SET EXERCISE ▸
Reproduce each line exactly, including spacing and punctuation.

COLLECTED MATERIAL ▸
===============
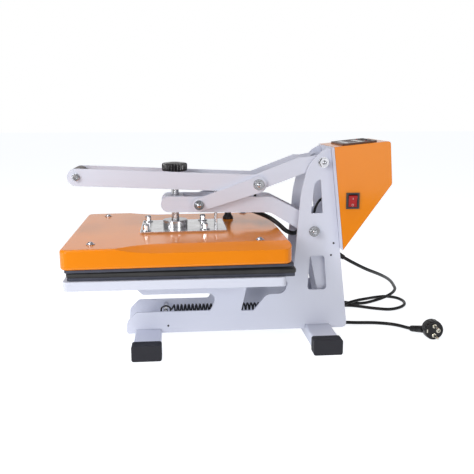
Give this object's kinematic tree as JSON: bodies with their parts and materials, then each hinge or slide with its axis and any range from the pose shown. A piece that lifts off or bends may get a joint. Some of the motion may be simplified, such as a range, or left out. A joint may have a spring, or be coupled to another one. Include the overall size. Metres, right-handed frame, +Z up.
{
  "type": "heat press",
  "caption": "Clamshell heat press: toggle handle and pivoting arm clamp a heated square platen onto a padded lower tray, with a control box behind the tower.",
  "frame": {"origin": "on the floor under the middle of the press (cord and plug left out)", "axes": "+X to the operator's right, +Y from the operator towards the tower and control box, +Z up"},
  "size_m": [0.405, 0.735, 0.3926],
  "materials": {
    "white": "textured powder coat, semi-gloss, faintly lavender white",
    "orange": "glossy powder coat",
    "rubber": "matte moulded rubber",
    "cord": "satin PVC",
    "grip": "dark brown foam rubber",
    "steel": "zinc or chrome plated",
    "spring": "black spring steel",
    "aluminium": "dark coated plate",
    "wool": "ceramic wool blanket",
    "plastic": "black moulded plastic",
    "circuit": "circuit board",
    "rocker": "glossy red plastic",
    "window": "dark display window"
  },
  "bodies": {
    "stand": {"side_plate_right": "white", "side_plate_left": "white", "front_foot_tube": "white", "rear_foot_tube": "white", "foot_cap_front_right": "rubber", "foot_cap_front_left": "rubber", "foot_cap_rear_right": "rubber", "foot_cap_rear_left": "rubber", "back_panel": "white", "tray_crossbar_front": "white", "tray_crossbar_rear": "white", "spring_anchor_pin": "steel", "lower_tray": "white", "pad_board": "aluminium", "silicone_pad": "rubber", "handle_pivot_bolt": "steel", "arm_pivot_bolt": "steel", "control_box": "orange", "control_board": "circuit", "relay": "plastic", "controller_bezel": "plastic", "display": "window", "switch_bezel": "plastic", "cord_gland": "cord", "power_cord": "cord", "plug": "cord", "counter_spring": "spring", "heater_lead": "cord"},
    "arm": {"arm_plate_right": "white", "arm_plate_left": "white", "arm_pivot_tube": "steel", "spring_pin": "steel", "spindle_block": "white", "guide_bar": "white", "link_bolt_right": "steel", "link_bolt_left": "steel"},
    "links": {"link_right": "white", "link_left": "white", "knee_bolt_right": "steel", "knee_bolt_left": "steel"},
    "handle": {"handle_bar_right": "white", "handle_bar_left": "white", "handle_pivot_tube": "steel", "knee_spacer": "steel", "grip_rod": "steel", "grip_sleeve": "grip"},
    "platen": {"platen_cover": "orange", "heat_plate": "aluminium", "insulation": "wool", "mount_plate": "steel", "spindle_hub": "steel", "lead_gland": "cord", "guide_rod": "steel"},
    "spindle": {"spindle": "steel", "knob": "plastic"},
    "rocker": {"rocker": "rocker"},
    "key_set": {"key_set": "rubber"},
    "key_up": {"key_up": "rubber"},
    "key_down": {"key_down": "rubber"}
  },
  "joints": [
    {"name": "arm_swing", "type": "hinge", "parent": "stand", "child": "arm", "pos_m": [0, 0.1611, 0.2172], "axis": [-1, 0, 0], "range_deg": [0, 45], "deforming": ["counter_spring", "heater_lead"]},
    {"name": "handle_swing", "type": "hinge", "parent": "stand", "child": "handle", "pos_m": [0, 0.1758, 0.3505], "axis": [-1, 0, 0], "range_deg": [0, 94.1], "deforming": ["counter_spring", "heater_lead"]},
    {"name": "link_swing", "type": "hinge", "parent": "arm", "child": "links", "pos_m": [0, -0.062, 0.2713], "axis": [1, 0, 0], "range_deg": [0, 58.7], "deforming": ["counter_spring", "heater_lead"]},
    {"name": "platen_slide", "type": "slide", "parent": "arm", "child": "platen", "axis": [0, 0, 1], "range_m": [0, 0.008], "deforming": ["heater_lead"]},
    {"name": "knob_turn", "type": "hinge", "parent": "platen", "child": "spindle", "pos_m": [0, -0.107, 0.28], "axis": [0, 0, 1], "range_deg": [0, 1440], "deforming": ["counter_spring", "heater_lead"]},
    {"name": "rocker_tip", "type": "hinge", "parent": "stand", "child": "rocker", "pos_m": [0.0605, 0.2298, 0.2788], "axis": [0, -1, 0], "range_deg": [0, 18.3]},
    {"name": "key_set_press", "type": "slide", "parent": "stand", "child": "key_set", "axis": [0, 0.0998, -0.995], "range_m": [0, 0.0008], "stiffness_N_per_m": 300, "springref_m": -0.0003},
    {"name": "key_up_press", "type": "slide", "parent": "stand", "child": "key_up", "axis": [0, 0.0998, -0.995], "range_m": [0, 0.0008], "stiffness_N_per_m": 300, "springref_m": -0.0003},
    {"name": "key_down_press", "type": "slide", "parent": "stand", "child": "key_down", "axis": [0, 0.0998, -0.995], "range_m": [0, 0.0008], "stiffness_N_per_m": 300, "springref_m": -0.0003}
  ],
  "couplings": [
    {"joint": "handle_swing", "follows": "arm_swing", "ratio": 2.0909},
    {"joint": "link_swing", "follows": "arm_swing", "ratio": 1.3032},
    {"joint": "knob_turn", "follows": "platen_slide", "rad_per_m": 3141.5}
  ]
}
===============
WRITTEN SOLUTION ▸
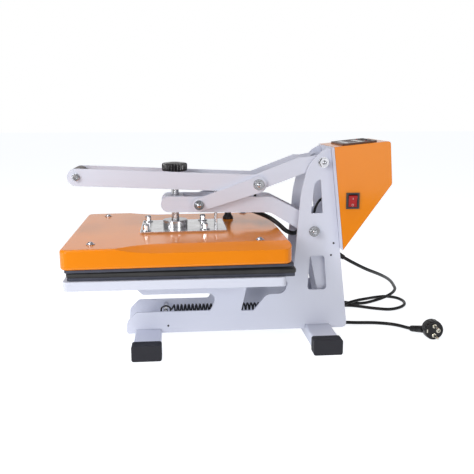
Give this object's kinematic tree as JSON: bodies with their parts and materials, then each hinge or slide with its axis and any range from the pose shown. A piece that lifts off or bends may get a joint. Some of the motion may be simplified, such as a range, or left out. A joint may have a spring, or be coupled to another one. Include the overall size. Metres, right-handed frame, +Z up.
{
  "type": "heat press",
  "caption": "Clamshell heat press: toggle handle and pivoting arm clamp a heated square platen onto a padded lower tray, with a control box behind the tower.",
  "frame": {"origin": "on the floor under the middle of the press (cord and plug left out)", "axes": "+X to the operator's right, +Y from the operator towards the tower and control box, +Z up"},
  "size_m": [0.405, 0.735, 0.3926],
  "materials": {
    "white": "textured powder coat, semi-gloss, faintly lavender white",
    "orange": "glossy powder coat",
    "rubber": "matte moulded rubber",
    "cord": "satin PVC",
    "grip": "dark brown foam rubber",
    "steel": "zinc or chrome plated",
    "spring": "black spring steel",
    "aluminium": "dark coated plate",
    "wool": "ceramic wool blanket",
    "plastic": "black moulded plastic",
    "circuit": "circuit board",
    "rocker": "glossy red plastic",
    "window": "dark display window"
  },
  "bodies": {
    "stand": {"side_plate_right": "white", "side_plate_left": "white", "front_foot_tube": "white", "rear_foot_tube": "white", "foot_cap_front_right": "rubber", "foot_cap_front_left": "rubber", "foot_cap_rear_right": "rubber", "foot_cap_rear_left": "rubber", "back_panel": "white", "tray_crossbar_front": "white", "tray_crossbar_rear": "white", "spring_anchor_pin": "steel", "lower_tray": "white", "pad_board": "aluminium", "silicone_pad": "rubber", "handle_pivot_bolt": "steel", "arm_pivot_bolt": "steel", "control_box": "orange", "control_board": "circuit", "relay": "plastic", "controller_bezel": "plastic", "display": "window", "switch_bezel": "plastic", "cord_gland": "cord", "power_cord": "cord", "plug": "cord", "counter_spring": "spring", "heater_lead": "cord"},
    "arm": {"arm_plate_right": "white", "arm_plate_left": "white", "arm_pivot_tube": "steel", "spring_pin": "steel", "spindle_block": "white", "guide_bar": "white", "link_bolt_right": "steel", "link_bolt_left": "steel"},
    "links": {"link_right": "white", "link_left": "white", "knee_bolt_right": "steel", "knee_bolt_left": "steel"},
    "handle": {"handle_bar_right": "white", "handle_bar_left": "white", "handle_pivot_tube": "steel", "knee_spacer": "steel", "grip_rod": "steel", "grip_sleeve": "grip"},
    "platen": {"platen_cover": "orange", "heat_plate": "aluminium", "insulation": "wool", "mount_plate": "steel", "spindle_hub": "steel", "lead_gland": "cord", "guide_rod": "steel"},
    "spindle": {"spindle": "steel", "knob": "plastic"},
    "rocker": {"rocker": "rocker"},
    "key_set": {"key_set": "rubber"},
    "key_up": {"key_up": "rubber"},
    "key_down": {"key_down": "rubber"}
  },
  "joints": [
    {"name": "arm_swing", "type": "hinge", "parent": "stand", "child": "arm", "pos_m": [0, 0.1611, 0.2172], "axis": [-1, 0, 0], "range_deg": [0, 45], "deforming": ["counter_spring", "heater_lead"]},
    {"name": "handle_swing", "type": "hinge", "parent": "stand", "child": "handle", "pos_m": [0, 0.1758, 0.3505], "axis": [-1, 0, 0], "range_deg": [0, 94.1], "deforming": ["counter_spring", "heater_lead"]},
    {"name": "link_swing", "type": "hinge", "parent": "arm", "child": "links", "pos_m": [0, -0.062, 0.2713], "axis": [1, 0, 0], "range_deg": [0, 58.7], "deforming": ["counter_spring", "heater_lead"]},
    {"name": "platen_slide", "type": "slide", "parent": "arm", "child": "platen", "axis": [0, 0, 1], "range_m": [0, 0.008], "deforming": ["heater_lead"]},
    {"name": "knob_turn", "type": "hinge", "parent": "platen", "child": "spindle", "pos_m": [0, -0.107, 0.28], "axis": [0, 0, 1], "range_deg": [0, 1440], "deforming": ["counter_spring", "heater_lead"]},
    {"name": "rocker_tip", "type": "hinge", "parent": "stand", "child": "rocker", "pos_m": [0.0605, 0.2298, 0.2788], "axis": [0, -1, 0], "range_deg": [0, 18.3]},
    {"name": "key_set_press", "type": "slide", "parent": "stand", "child": "key_set", "axis": [0, 0.0998, -0.995], "range_m": [0, 0.0008], "stiffness_N_per_m": 300, "springref_m": -0.0003},
    {"name": "key_up_press", "type": "slide", "parent": "stand", "child": "key_up", "axis": [0, 0.0998, -0.995], "range_m": [0, 0.0008], "stiffness_N_per_m": 300, "springref_m": -0.0003},
    {"name": "key_down_press", "type": "slide", "parent": "stand", "child": "key_down", "axis": [0, 0.0998, -0.995], "range_m": [0, 0.0008], "stiffness_N_per_m": 300, "springref_m": -0.0003}
  ],
  "couplings": [
    {"joint": "handle_swing", "follows": "arm_swing", "ratio": 2.0909},
    {"joint": "link_swing", "follows": "arm_swing", "ratio": 1.3032},
    {"joint": "knob_turn", "follows": "platen_slide", "rad_per_m": 3141.5}
  ]
}